Cameron's "Big Society" just seems like a PR scheme to put a happy, populist face on austerity and privatization. If the Conservatives and their allies were really interested in self-rule, why not apply those ideas to the workplace? Most people probably spend more of their time working than engaging in community or political activities, so aren't the Tories leaving out a big part of life in their self-help crusade?

Why are bureaucracies bad when they are part of the government, but good when they are found in huge, labyrinthine private corporations? Why not support authentic self-rule across the board, for example, by supporting worker cooperatives?

My guess is that Cameron and friends would oppose real self-government in the workplace because then the highest-paid workers might only make about 5 times what the lowest-paid worker made within the enterprise. This is in contrast to many corporations where the top-level executives can make as much as 500 times what the lowest-paid worker makes.

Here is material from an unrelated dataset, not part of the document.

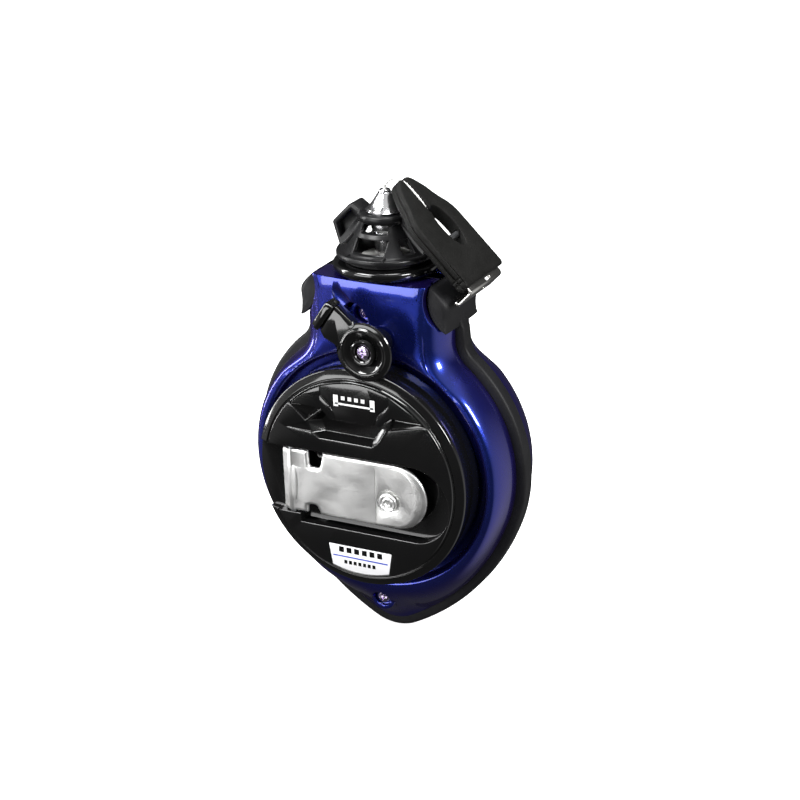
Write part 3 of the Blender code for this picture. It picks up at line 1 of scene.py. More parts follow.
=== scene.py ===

Also, it is unlikely that workers would agree to offshore their jobs and ruin their communities if they had real control over their own enterprises.

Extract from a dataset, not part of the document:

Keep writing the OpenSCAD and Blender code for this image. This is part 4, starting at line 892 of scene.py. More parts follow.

This whole "Big Society" program sounds a lot like George W. Bush's "Compassionate Conservatism," which is definitely not a good thing.

Undergroundman said...

Most of what Cameron says is guff designed to soften the agenda of enforcing market mechanisms on an entire society and to dominate the public sphere and the individual by giving over control of his life to large corporations.

The threat to liberty the privatisation of schools would pose could lead to some form of authoritarianism, even of Fascism as "the Big Society" becomes one in which individual is squeezed out of public life and critical dissent is not encouraged.

The late writer J G Ballard looked at the real question that could face Britain sooner than people are aware: 'Could Consumerism become Fascism' ? The terror at the critical outsider, of those which demand rigid conformity to an increasingly militarised corporate state in which freedom is perfect customer service.

Every year we slide towards this when private greed and affluence condones public squalor, as people retreat away from maintaining civic institutions and towards an incessant media induced system of indoctrination and manipulation of the emotions instead of appeal to reason.

Noted with sadness today that Tony Judt died. His seminal Ill Fares the Land, his last book, should be read by all.

Undergroundman said...

"If the Conservatives and their allies were really interested in self-rule, why not apply those ideas to the workplace?"

Mr Piccolo

Because the fake Conservatives are no different from New Labour in holding to a vulgar and reductionist utilitarian neoliberal ideology in which sovereign consumers have rights that non-consumers or lesser consumers do not.

Forget the idea of citizenship. In 2010 the concept of the morally educated citizen is seen as outdated and people are now mere consumers and some consumers are more equal than others. It is considered the only way to motivate people by brand status and differentiation.

It never seems to cross what passes for their minds that such a degraded worldview is both vulgar and unbecoming of honourable that treats people like commodities, as though 'human resources', a term first coined by the Nazis.